#### [Given request]
Extract, unchanged, each line of the listing below from its first line through the line that contains "# the nose and -X to the cord.", inclusive, and nothing else.

⁂

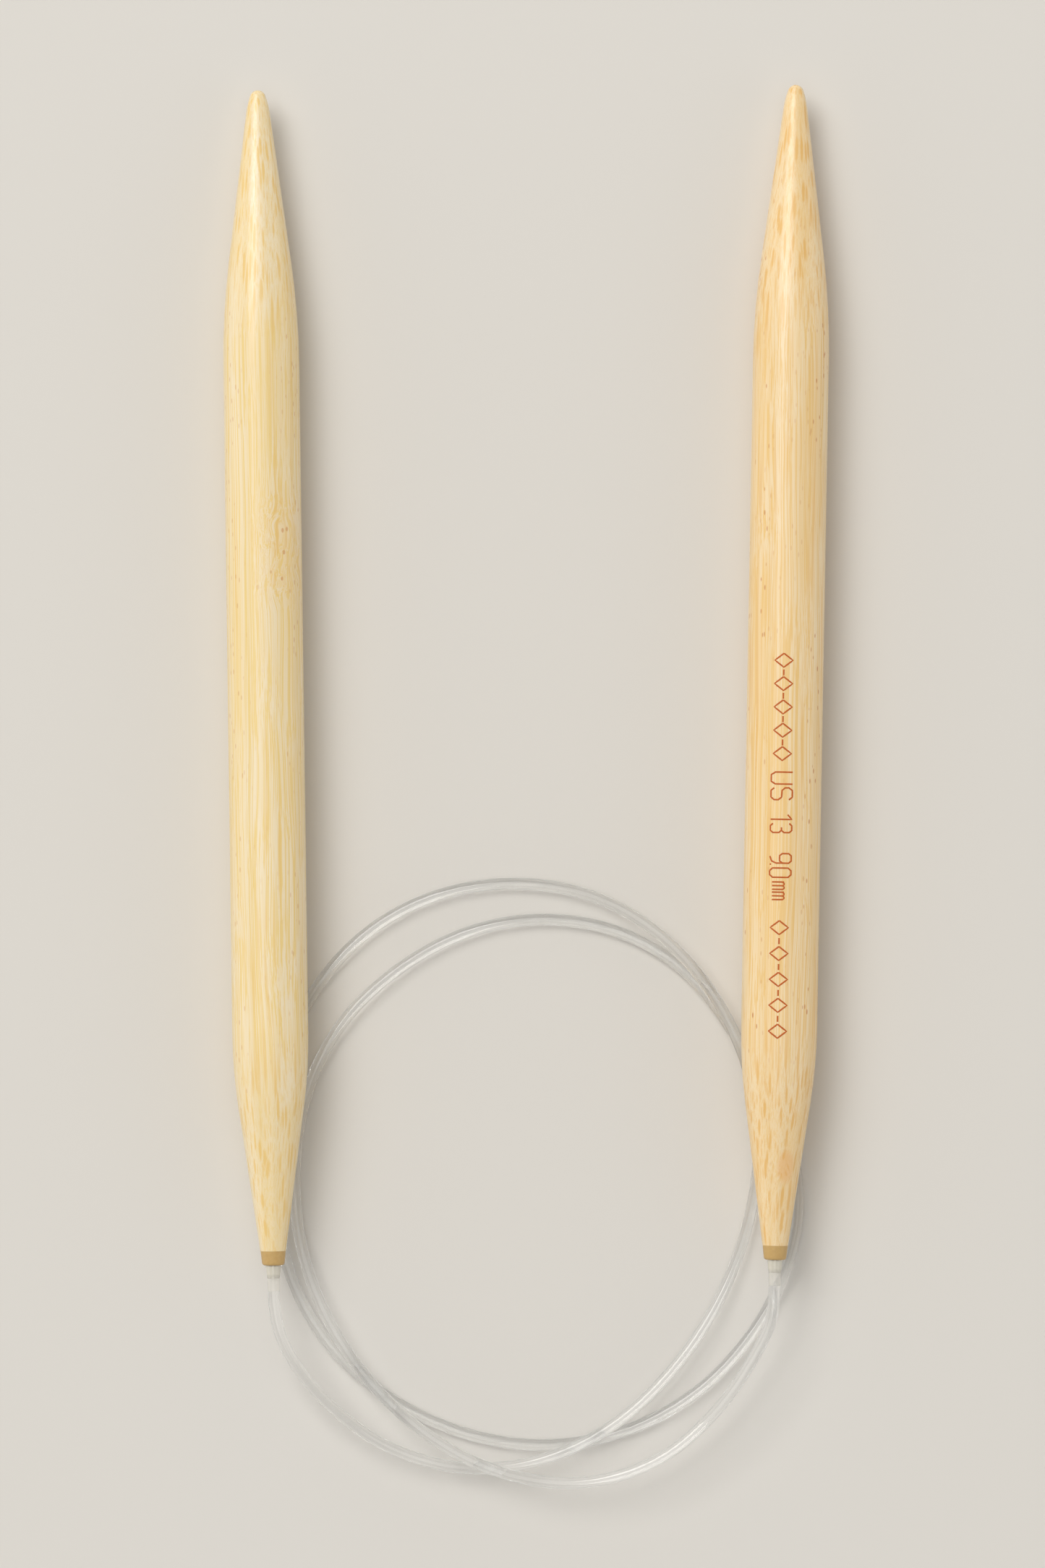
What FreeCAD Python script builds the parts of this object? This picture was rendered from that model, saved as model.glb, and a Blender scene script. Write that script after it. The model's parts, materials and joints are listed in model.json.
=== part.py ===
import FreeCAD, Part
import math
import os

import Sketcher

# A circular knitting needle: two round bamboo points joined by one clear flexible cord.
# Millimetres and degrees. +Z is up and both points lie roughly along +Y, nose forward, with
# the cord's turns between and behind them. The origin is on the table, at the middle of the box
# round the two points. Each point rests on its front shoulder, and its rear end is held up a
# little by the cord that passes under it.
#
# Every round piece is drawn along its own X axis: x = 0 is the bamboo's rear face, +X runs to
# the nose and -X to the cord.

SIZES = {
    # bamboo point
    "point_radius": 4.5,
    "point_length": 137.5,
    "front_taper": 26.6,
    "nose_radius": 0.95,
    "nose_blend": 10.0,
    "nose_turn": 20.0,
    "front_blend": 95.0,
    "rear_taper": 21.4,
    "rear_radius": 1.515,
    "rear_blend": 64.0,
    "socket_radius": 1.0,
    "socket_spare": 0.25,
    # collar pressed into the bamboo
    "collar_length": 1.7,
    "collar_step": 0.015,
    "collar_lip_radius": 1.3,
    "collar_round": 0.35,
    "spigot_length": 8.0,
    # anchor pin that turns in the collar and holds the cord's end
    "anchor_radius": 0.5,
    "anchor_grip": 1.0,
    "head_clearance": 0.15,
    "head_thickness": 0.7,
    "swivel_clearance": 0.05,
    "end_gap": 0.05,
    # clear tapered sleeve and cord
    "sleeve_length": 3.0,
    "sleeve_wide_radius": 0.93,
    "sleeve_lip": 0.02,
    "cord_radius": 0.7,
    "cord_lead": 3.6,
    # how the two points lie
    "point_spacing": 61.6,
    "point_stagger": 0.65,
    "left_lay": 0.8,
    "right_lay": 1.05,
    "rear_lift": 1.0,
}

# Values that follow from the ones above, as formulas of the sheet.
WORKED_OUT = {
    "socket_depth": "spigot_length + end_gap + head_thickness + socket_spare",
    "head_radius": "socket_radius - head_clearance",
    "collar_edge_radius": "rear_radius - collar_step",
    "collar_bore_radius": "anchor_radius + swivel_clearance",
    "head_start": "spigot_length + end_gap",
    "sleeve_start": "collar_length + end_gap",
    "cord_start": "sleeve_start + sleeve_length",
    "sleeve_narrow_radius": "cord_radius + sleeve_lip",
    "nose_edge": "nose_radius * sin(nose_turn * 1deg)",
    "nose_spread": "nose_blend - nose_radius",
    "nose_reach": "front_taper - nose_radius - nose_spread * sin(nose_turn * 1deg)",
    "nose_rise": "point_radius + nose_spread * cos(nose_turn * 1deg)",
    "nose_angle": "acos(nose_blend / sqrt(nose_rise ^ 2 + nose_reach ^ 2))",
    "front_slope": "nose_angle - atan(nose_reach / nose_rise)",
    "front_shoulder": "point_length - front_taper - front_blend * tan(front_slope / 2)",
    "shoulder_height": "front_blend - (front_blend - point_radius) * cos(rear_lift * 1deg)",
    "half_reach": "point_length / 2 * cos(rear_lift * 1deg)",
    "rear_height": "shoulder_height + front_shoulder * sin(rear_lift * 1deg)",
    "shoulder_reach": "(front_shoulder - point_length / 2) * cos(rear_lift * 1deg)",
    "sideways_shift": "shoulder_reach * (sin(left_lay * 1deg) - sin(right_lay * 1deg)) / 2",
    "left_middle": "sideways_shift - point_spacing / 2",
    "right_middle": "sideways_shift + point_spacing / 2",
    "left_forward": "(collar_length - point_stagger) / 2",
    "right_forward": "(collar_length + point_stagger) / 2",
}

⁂

#### [Full output]
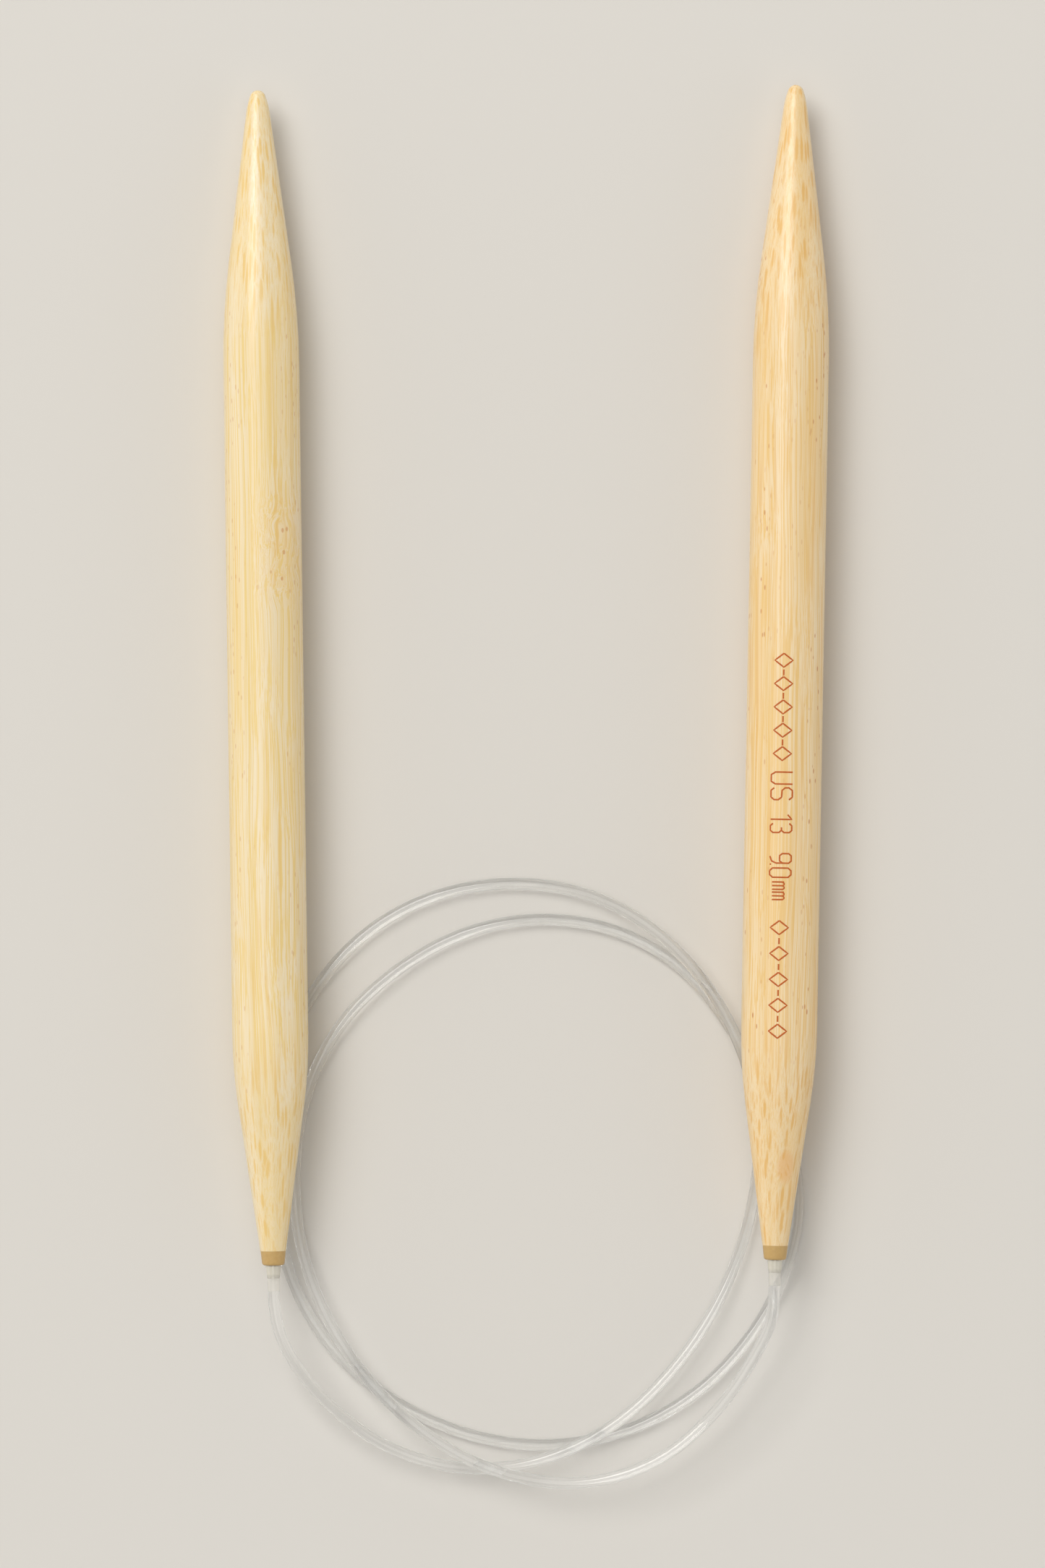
What FreeCAD Python script builds the parts of this object? This picture was rendered from that model, saved as model.glb, and a Blender scene script. Write that script after it. The model's parts, materials and joints are listed in model.json.
=== part.py ===
import FreeCAD, Part
import math
import os

import Sketcher

# A circular knitting needle: two round bamboo points joined by one clear flexible cord.
# Millimetres and degrees. +Z is up and both points lie roughly along +Y, nose forward, with
# the cord's turns between and behind them. The origin is on the table, at the middle of the box
# round the two points. Each point rests on its front shoulder, and its rear end is held up a
# little by the cord that passes under it.
#
# Every round piece is drawn along its own X axis: x = 0 is the bamboo's rear face, +X runs to
# the nose and -X to the cord.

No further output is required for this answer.